You see Ellington was clever that way. Most of his song hits, he pretty well knew when he recorded them that they were going to be successful because he got the reaction from personal appearances when we were on stage. If the audience really liked the songs that he played, then he would record them. So that was his testing ground. And so it worked, and we recorded it.

GROSS: Well, why don't I play that first recording that you made of "Flamingo" with the Duke Ellington Orchestra? This was in 1940.

(SOUNDBITE OF ARCHIVAL RECORDING)

JEFFRIES: (Singing) Flamingo, like a flame in the sky flying over the islands to my lover nearby.

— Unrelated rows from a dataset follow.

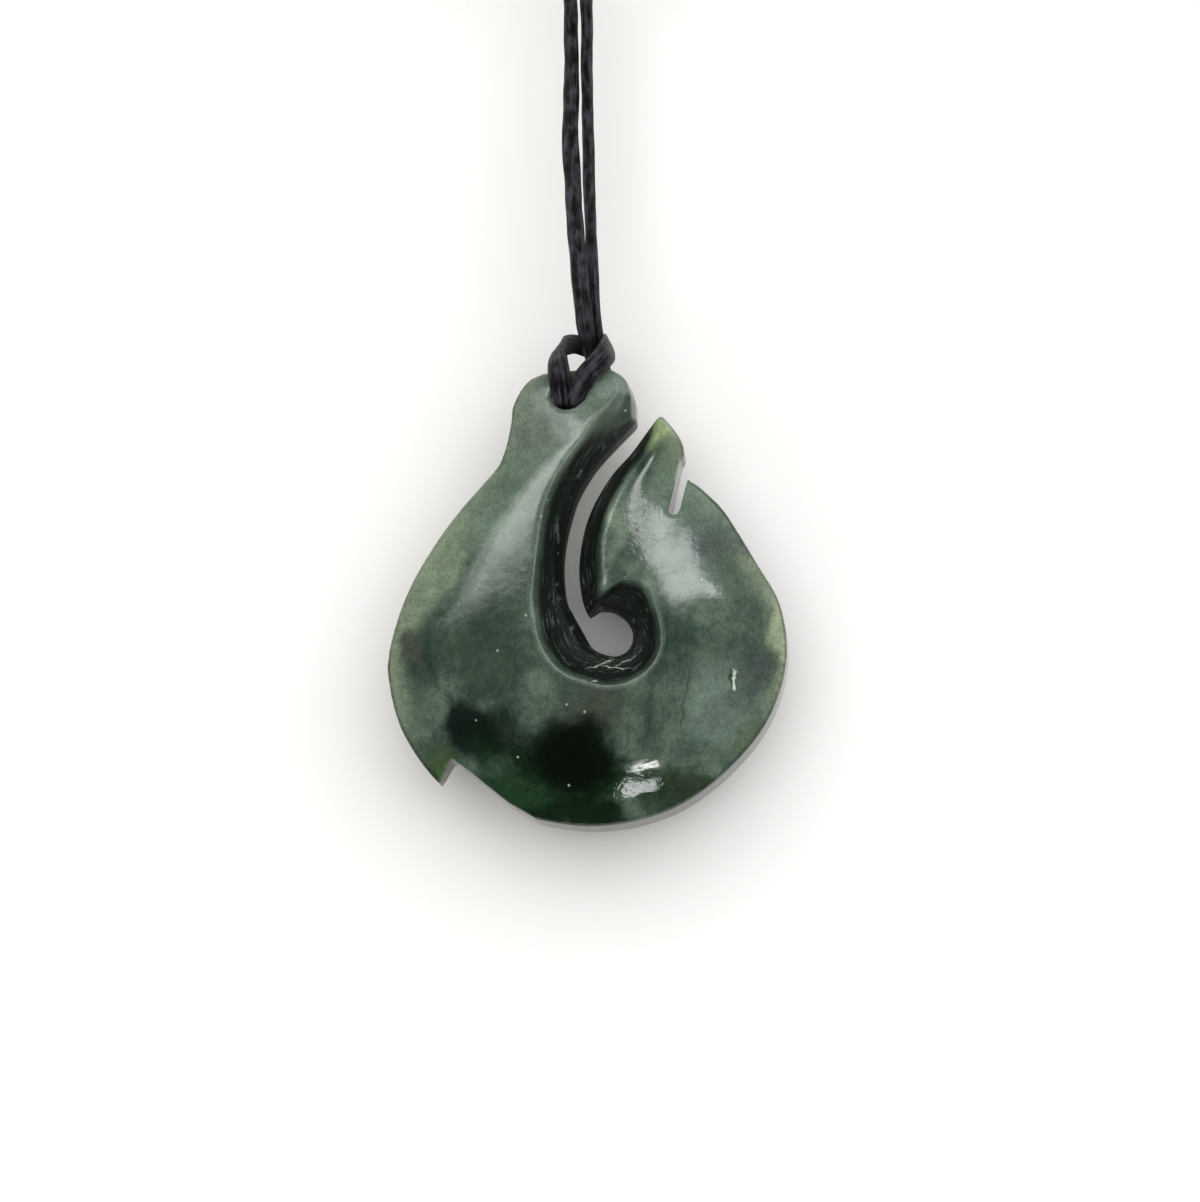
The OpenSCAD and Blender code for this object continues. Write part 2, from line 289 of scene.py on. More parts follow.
# The stone's clouds, with a few patches of painted reflection among them: colour, strength, centre across
# and up, half width and half height in millimetres, and tilt in degrees. CLOUD_DEPTH takes each one through
# the whole thickness.
CLOUD_DEPTH = 40
CLOUDS_AND_REFLECTIONS = [
    # Painted soft reflection of the room above, on the head's face.
    ("657369", 0.85, (-3.5, -130.5), (7.0, 6.5), 0),
    ("66796A", 0.70, (-9.0, -138.0), (4.0, 7.0), 35),
    # Painted soft reflection of the room above, on the shank's left slope.
    ("788974", 0.80, (-16.5, -144.5), (3.2, 9.0), 35),
    ("727F6B", 0.75, (-19.6, -149.5), (1.8, 4.0), 15),
    ("6B7E72", 0.65, (10.5, -142.5), (5.0, 7.0), 0),
    ("6B7D74", 0.60, (12.5, -160.5), (4.5, 5.0), 10),
    ("929F86", 0.75, (18.6, -155.5), (1.4, 9.0), -4),
    ("56664F", 0.65, (15.8, -165.0), (2.6, 3.0), 45),
    ("1F2D1C", 0.85, (8.0, -168.8), (7.5, 3.0), 20),
    ("2B3C31", 0.75, (-9.5, -154.5), (6.5, 4.2), 8),
    ("3F443D", 0.65, (-0.4, -160.6), (5.0, 2.8), -8),
    ("4B5753", 0.90, (12.2, -144.6), (3.0, 2.6), 0),
    ("3E4946", 0.80, (15.4, -157.2), (1.9, 4.0), 12),
    ("40453F", 0.90, (-19.1, -152.2), (1.1, 2.3), 0),
    ("0C1513", 0.95, (-13.0, -161.0), (2.5, 5.0), -18),
    ("15301B", 0.92, (-3.2, -167.4), (10.5, 5.0), 6),
    ("081A0B", 0.92, (-1.0, -170.8), (9.5, 1.9), 3),
    ("07150B", 0.80, (-6.0, -163.6), (6.5, 3.0), 20),
    ("020A04", 0.97, (-2.0, -165.4), (5.6, 4.4), 30),
    ("1E3823", 0.70, (-9.0, -168.0), (2.4, 2.2), 0),
    # Painted reflection: the soft edge of a window's glint on the point's left face.
    ("7A8D7B", 0.60, (2.2, -140.0), (1.5, 5.0), 12),
    ("7F9187", 0.60, (1.4, -127.4), (2.2, 2.2), 0),
    ("34403A", 0.60, (4.5, -159.8), (0.35, 4.5), 18),
    ("34403A", 0.60, (8.8, -159.4), (0.3, 4.6), 4),
    ("33423A", 0.50, (-13.2, -150.2), (0.5, 5.0), 43),
    ("384D2C", 0.75, (-16.6, -165.2), (1.8, 2.6), 20),
    ("95A976", 0.65, (6.2, -130.8), (1.4, 1.7), 0),
    ("66796A", 0.60, (7.6, -136.6), (1.8, 4.0), 15),
    ("263A2D", 0.80, (5.4, -134.6), (1.0, 1.9), 10),
]
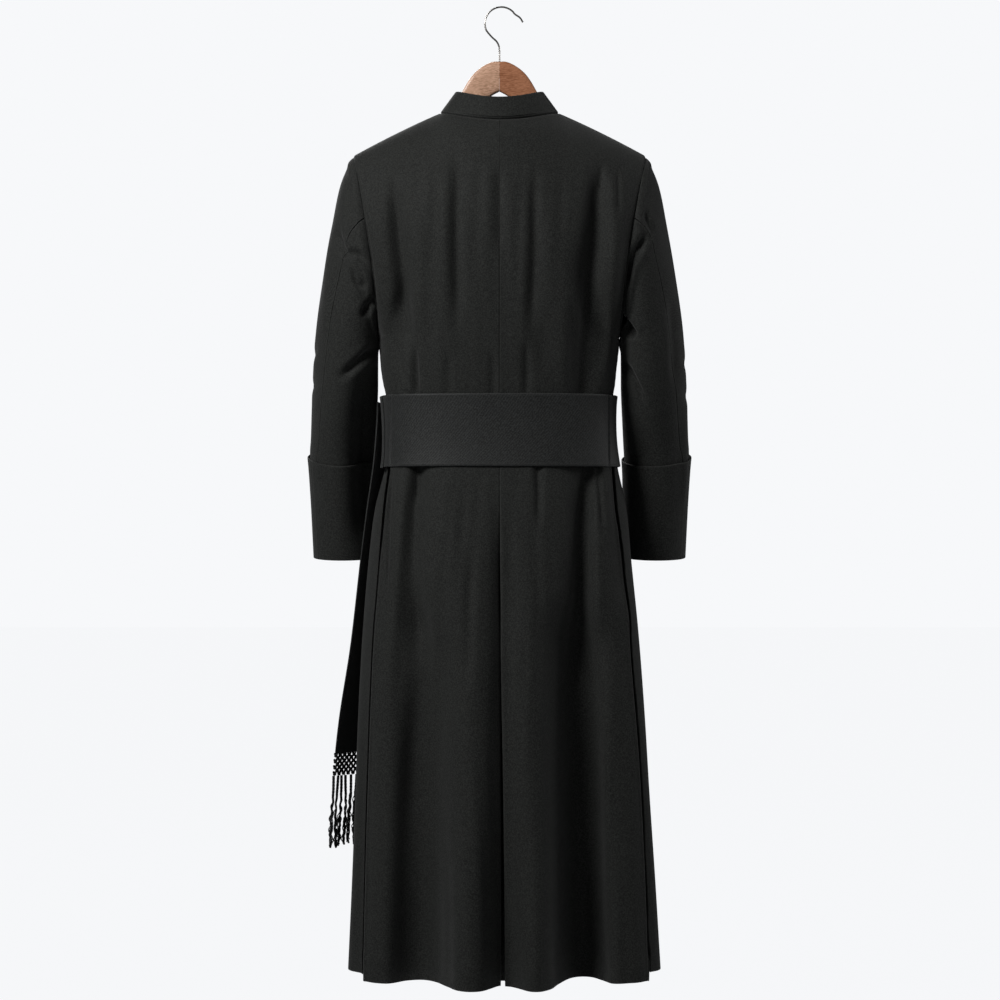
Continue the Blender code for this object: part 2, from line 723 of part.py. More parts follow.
def build_sleeves():
    front_seam = tuple(angle - 360 for angle in FORE_SEAM)
    for side, sideways in (("left", 1.0), ("right", -1.0)):
        for name, first, last in (("sleeve_under_", HIND_SEAM, FORE_SEAM),
                                  ("sleeve_top_", front_seam, HIND_SEAM)):

            def surface(across, down, first=first, last=last):
                begin = radians(mix(*first, down) + SEAM_TURN)
                end = radians(mix(*last, down) - SEAM_TURN)
                point = sleeve_point(mix(begin, end, across), down)
                point.x *= sideways
                return point

            middle = surface(0.5, 0.5)
            centre = ring_at(SLEEVE, 0.5)
            hub = Vector((sideways * (centre.outer_x + centre.inner_x) / 2,
                          centre.middle, middle.z))
            grid_wall(name + side, "wool", surface, even(len(SLEEVE)), middle - hub, columns=8)


def cuff_ring(row):
    """The sleeve's ring at a cuff's row, let out all round."""
    last = len(SLEEVE) - 1
    ring = ring_at(SLEEVE, mix(CUFF_LIP_RING, last, row.down) / last)
    return Ring(ring.outer_x + row.out, ring.outer_z - row.lower,
                ring.inner_x - row.out, ring.inner_z - row.lower,
                ring.middle, ring.depth + row.out, ring.drop)


def build_cuffs():
    rings = [cuff_ring(row) for row in CUFF]
    for side, sideways in (("left", 1.0), ("right", -1.0)):

        def surface(angle, down):
            point = on_ring(ring_at(rings, down), angle)
            point.x *= sideways
            return point

        tube_wall("cuff_" + side, "wool", surface, even(len(CUFF) - 1), CLOTH, columns=20)


# ------------------------------------------------------------- the collar

def collar_point(across, down):
    angle = mix(-pi + COLLAR_GAP, pi - COLLAR_GAP, across)
    low = neck_point(angle)
    turned = cos(angle)
    low.z += COLLAR_LIFT * (1.0 + ease(-turned * 2.0))
    end, reach = ("back", COLLAR_TOP_BACK) if turned >= 0 else ("front", -COLLAR_TOP_FRONT)
    top = Vector((COLLAR_TOP_HALF * sin(angle), reach * turned,
                  mix(COLLAR_TOP["side"], COLLAR_TOP[end], turned ** 2)))
    return top.lerp(low, down)


def build_collar():
    grid_wall("collar", "wool", collar_point, even(2), Vector((0, 1, 0)), columns=14,
              thickness=COLLAR_CLOTH, level_foot=True)


# ------------------------------------------------------------- the fascia

def waist_ring(angle, height, proud):
    """Round the body at the waist: 0 at the wearer's left, pi/2 at the back."""
    turn = cos(angle)
    half = along(SECTIONS, height, "left" if turn >= 0 else "right")
    depth = along(SECTIONS, height, "back" if sin(angle) >= 0 else "front")
    return Vector(((half + proud) * signed_power(turn, 2 / ROUNDNESS),
                   (depth + proud) * signed_power(sin(angle), 2 / ROUNDNESS), height))


def build_fascia():
    def band(angle, down):
        return waist_ring(angle, mix(BAND_TOP, BAND_BOTTOM, down), BAND_PROUD)

    tube_wall("fascia_band", "sash", band, even(3), BAND_CLOTH, columns=44)

    def end(across, down):
        height = mix(BAND_TOP - END_DROP[0], BAND_BOTTOM - END_DROP[1], down)
        return waist_ring(mix(*END_SPAN, across), height, END_PROUD)

    grid_wall("fascia_end", "sash", end, even(3), Vector((1, 0, 0)), columns=8,
              thickness=BAND_CLOTH)
    for fall, rows in FALLS.items():
        build_fall(fall, rows)


def fall_point(rows, across, height):
    rear = Vector((along(rows, height, "rear_x"), along(rows, height, "rear_y"), height))
    front = Vector((along(rows, height, "front_x"), along(rows, height, "front_y"), height))
    point = rear.lerp(front, across)
    bow = along(rows, height, "bow") * sin(across * pi)
    return point + bow * FALL_FACING


def build_fall(fall, rows):
    for name, finish, top, low, steps in (
            ("fall_", "sash", FALL_TOP, NET_TOP + SEAM / 2, 8),
            ("net_", "fringe", NET_TOP - SEAM / 2, FRINGE_TOP + SEAM / 2, 1),
            ("fringe_", "fringe", FRINGE_TOP - SEAM / 2, FRINGE_END, 2)):

        def surface(across, down, top=top, low=low):
            return fall_point(rows, across, mix(top, low, down))

        grid_wall(name + fall, finish, surface, even(steps), Vector((1, -1, 0)), columns=4,
                  thickness=BAND_CLOTH)


# ------------------------------------------------------------ the buttons

def build_buttons():
    """Covered buttons down the left front's edge; the fascia hides some."""
    number = 0
    for i in range(BUTTON_COUNT):
        height = BUTTON_FIRST - i * BUTTON_PITCH
        if BAND_TOP + BUTTON_CLEAR > height > BAND_BOTTOM - BUTTON_CLEAR:
            continue
        number += 1
        front = front_depth(height)
        bpy.ops.mesh.primitive_uv_sphere_add(segments=8, ring_count=4, radius=1.0)
        button = bpy.context.object
        button.name = button.data.name = f"button_{number:02d}"
        button.rotation_euler.x = pi / 2
        button.scale = (BUTTON_RADIUS, BUTTON_RADIUS, BUTTON_RISE)
        button.location = (0.0, -front - BUTTON_RISE - SEAM, height)
        button.data.materials.append(material("wool"))
        button.data.polygons.foreach_set("use_smooth", [True] * len(button.data.polygons))


def front_depth(height):
    """How far the left front stands out where a button lies."""
    reach = 0.0
    for step in (-1, 0, 1):
        near = height + step * BUTTON_RADIUS
        for across in (0.0, 0.04, 0.08, 0.12):
            if near > ARMHOLE_MIDDLE:
                spread = (near - ARMHOLE_MIDDLE) / (NECK_FRONT - ARMHOLE_MIDDLE)
                down = acos(min(1.0, max(0.0, spread))) / (pi / 2)
            elif near > UNDERARM.z:
                down = 2 / pi * acos((near - ARMHOLE_MIDDLE) / ARMHOLE_HALF)
            else:
                down = down_at(near)
            reach = max(reach, -body_point("front_left", across, down).y)
    return reach


# ------------------------------------------------------------- the hanger

def hanger_half(side):
    """Sections of rounded outline across the arm, the first at the joint."""
    sideways = 1.0 if side == "left" else -1.0
    turns = 12
    loops = []
    for cut in HANGER:
        middle, half = (cut.top + cut.underside) / 2, (cut.top - cut.underside) / 2
        thick = HANGER_TIP_THICKNESS if cut == HANGER[-1] else HANGER_HALF_THICKNESS
        loop = []
        for t in range(turns):
            angle = 2 * pi * (t + 0.5) / turns
            loop.append(Vector((sideways * max(cut.across, SEAM / 2),
                                thick * signed_power(cos(angle), HANGER_FACE),
                                middle + half * signed_power(sin(angle), HANGER_RIM))))
        loops.append(loop)
    vertices = [p for loop in loops for p in loop]
    faces = [tuple(range(turns)),
             tuple(reversed(range((len(loops) - 1) * turns, len(loops) * turns)))]
    for s in range(len(loops) - 1):
        for t in range(turns):
            a, b = s * turns + t, s * turns + (t + 1) % turns
            faces.append((a, a + turns, b + turns, b))
    finish = "light_wood" if side == "left" else "dark_wood"
    half = add_object("hanger_" + side, vertices, faces, finish, smooth=False)
    face_outward(half)
    bore = half.modifiers.new("hook_hole", "BOOLEAN")
    bore.operation = "DIFFERENCE"
    bore.solver = "EXACT"
    bore.object = bpy.data.objects["hook_hole"]


def hook_hole():
    """The cutter for the hole that takes the hook's shank."""
    middle = HOOK_SHANK_END - HOLE_SPARE + HOLE_LENGTH / 2
    bpy.ops.mesh.primitive_cylinder_add(vertices=16, radius=HOOK_WIRE + SEAM,
                                        depth=HOLE_LENGTH, location=(0.0, 0.0, middle))
    cutter = bpy.context.object
    cutter.name = "hook_hole"
    cutter.hide_render = True
    cutter.display_type = "WIRE"


def build_hook():
    """The wire: a flared tip, a loop that turns by degrees, and a shank."""
    path = list(HOOK_TIP)
    for turn in HOOK_TURNS:
        around = Vector((cos(radians(turn)), 0.0, sin(radians(turn))))
        path.append(HOOK_CENTRE + HOOK_LOOP * around)
    path += HOOK_NECK
    line = bpy.data.curves.new("hanger_hook", "CURVE")
    line.dimensions = "3D"
    line.bevel_depth = HOOK_WIRE
    line.bevel_resolution = 2
    line.use_fill_caps = True
    spline = line.splines.new("POLY")
    spline.points.add(len(path) - 1)
    for point, place in zip(spline.points, path):
        point.co = (*place, 1.0)
    line.materials.append(material("steel"))
    hook = bpy.data.objects.new("hanger_hook", line)
    bpy.context.scene.collection.objects.link(hook)


def build_hanger():
    hook_hole()
    hanger_half("left")
    hanger_half("right")
    build_hook()


def main():
    clear_scene()
    build_body()
    build_pleats()
    build_sleeves()
    build_cuffs()
    build_collar()
    build_fascia()
    build_buttons()
    build_hanger()


main()
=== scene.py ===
"""The look of a black cassock and its fascia, hanging on a wooden hanger.

Metres, +Z up.  The garment faces -Y, the wearer's left is +X, and the origin
is where a rail carries the hook.  Each cloth piece is a thin shell on the
surface of the solid that it stands for, drawn on a finer grid, with creases,
rolled seam edges and a weave of its own.
"""

from collections import namedtuple
from math import pi, radians

import bmesh
import bpy
import numpy as np
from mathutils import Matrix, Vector
from mathutils.bvhtree import BVHTree

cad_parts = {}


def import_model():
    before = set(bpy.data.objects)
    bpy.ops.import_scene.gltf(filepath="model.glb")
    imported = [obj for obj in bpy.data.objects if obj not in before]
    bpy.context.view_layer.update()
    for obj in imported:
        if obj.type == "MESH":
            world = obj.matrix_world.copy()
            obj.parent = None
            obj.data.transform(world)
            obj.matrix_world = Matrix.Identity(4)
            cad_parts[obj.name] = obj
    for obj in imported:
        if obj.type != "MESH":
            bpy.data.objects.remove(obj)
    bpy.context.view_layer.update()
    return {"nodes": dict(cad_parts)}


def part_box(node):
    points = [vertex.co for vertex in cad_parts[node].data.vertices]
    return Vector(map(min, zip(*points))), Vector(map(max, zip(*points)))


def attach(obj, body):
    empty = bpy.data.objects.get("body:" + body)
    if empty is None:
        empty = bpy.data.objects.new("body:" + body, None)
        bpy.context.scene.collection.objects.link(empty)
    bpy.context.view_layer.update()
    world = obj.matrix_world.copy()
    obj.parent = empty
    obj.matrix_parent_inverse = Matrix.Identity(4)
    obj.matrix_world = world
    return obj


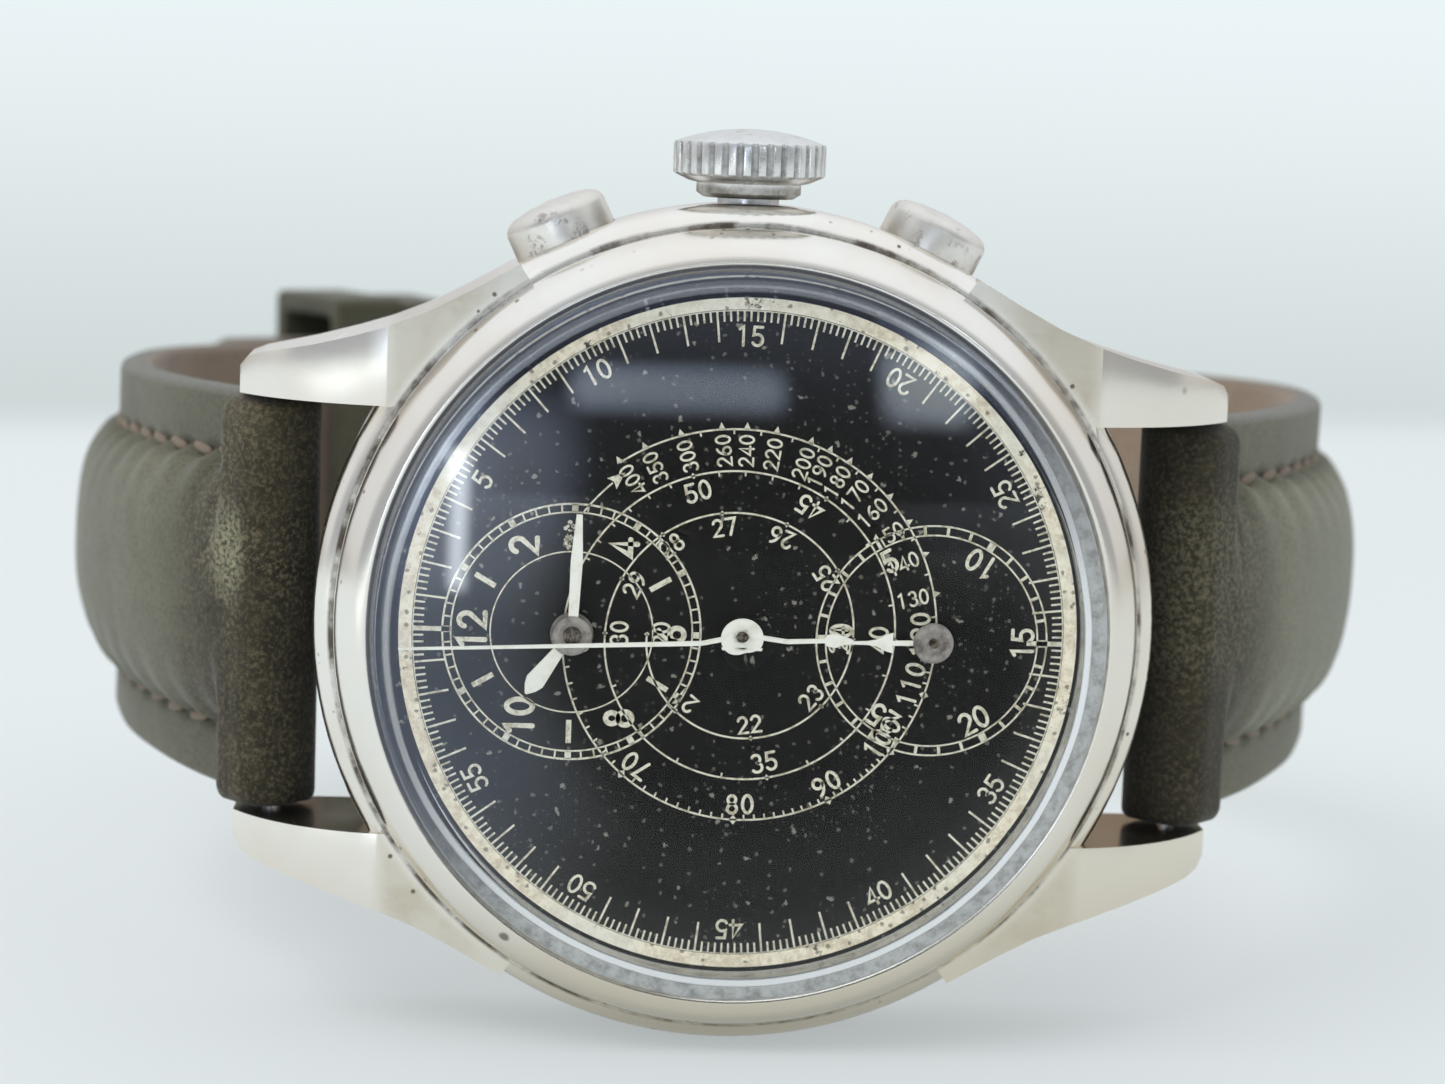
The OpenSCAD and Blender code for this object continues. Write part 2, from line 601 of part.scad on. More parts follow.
// segment of the bridge disc from y0 over the given depth
module bridge_segment(y0, depth) {
  intersection() {
    disc(bridge_radius, bridge_low, 3.8);
    translate([-15, y0, 2]) cube([30, depth, 4]);
  }
}
module barrel_bridge() color(nickel) case_frame() difference() {
  union() {
    bridge_segment(1.6, 20);
    for (p = barrel_feet) at(p) disc(0.75, 3.6, plate_low);
    at(crown_wheel_axis) disc(0.62, 2.6, 3.2);
  }
  // room for the stem's pinions, the barrel arbor and the pushers
  translate([-1.65, 9.5, 2]) cube([3.3, 6, 5]);
  translate([-1.25, 7.4, 3.3]) cube([2.5, 3, 2]);
  at(barrel_axis) disc(0.84, 2, 5);
  for (a = pusher_angles) rotate([0, 0, a]) translate([11.6, -2.1, 2]) cube([4, 4.2, 4]);
}
module train_bridge() color(nickel) case_frame() difference() {
  union() {
    bridge_segment(-20, 21.4);
    for (p = train_feet) at(p) disc(0.7, 3.6, plate_low);
  }
  at(balance_axis) disc(4.8, 2, 6);
  at(cock_foot) disc(1.75, 2, 6);
  for (p = [runner_axis, counter_axis]) at(p) disc(0.3, 2, 5);
  at(idler_axis) disc(0.14, 2, 5);
  for (p = [time_axis, third_axis, fourth_axis, escape_axis]) at(p) disc(0.5, 2, 3.3);
  at(fourth_axis) disc(0.32, 2, 5);
  for (p = [time_axis, third_axis, escape_axis]) at(p) disc(0.22, 2, 5);
}
module chronograph_bridge() color(nickel) case_frame() {
  z0 = 1.0;
  z1 = 1.55;
  difference() {
    union() {
      bar(runner_axis, counter_axis, 2.2, z0, z1);
      for (p = [runner_axis, counter_axis]) at(p) disc(1.3, z0, z1);
      bar(runner_axis, chrono_feet[0], 1.3, z0, z1);
      bar(counter_axis, chrono_feet[1], 1.3, z0, z1);
      for (p = chrono_feet) at(p) disc(0.75, z0, bridge_low);
    }
    for (p = [runner_axis, counter_axis, idler_axis]) at(p) {
      disc(0.5, 0, 1.3);
      disc(0.25, 0, 2);
    }
  }
}
module balance_cock() color(nickel) case_frame() difference() {
  union() {
    bar(balance_axis, cock_foot, 2.4, 1.1, 1.8);
    at(balance_axis) disc(1.5, 1.1, 1.8);
    at(cock_foot) disc(1.5, 1.1, plate_low);
  }
  at(balance_axis) disc(0.5, 1, 1.4);
  at(balance_axis) disc(0.25, 1, 2);
  // trimmed to the bridges' outline
  difference() {
    disc(20, 1, 6);
    disc(bridge_radius, 0, 7);
  }
}
module pallet_bridge() color(nickel) case_frame() difference() {
  union() {
    bar(pallet_feet[0], pallet_feet[1], 1.3, 3.3, 3.65);
    for (p = pallet_feet) at(p) disc(0.6, 3.3, plate_low);
  }
  at(pallet_axis) disc(0.4, 3, 3.5);
  at(pallet_axis) disc(0.2, 3, 4);
}
module jewels() color(ruby) case_frame() for (set = jewel_sets) for (jewel = set[3])
  at(jewel[0]) ring(set[1], jewel[1], set[0], set[0] + set[2]);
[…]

Flamingo, with your tropical hue, for it's you I rely on and the love that is true.

GROSS: Did Ellington or Strayhorn give you any advice about singing?

JEFFRIES: (Laughing) Yes, indeed they did because, if you don't notice, in my Western pictures, I was singing very, very high.

GROSS: Yeah, right.

JEFFRIES: Yeah, I had a very high voice. And I was a boy soprano in the choir in my church, and I sang high. And somehow as I grew to the size that I finally became, it sort of didn't fit my image - a big guy, 6-foot-2-and-a-half shouldn't really be singing up in a high voice like that. And I did in my Western pictures.

But when I went with Ellington, I used to - for fun around the backstage, I would imitate Bing Crosby. And I was clowning around one time imitating Crosby, who was really my idol, and they heard me. And Strayhorn said, that's voice. And he said, come on, do that for the Duke. And I did, and Duke said, absolutely. We're going to record in that voice from now on.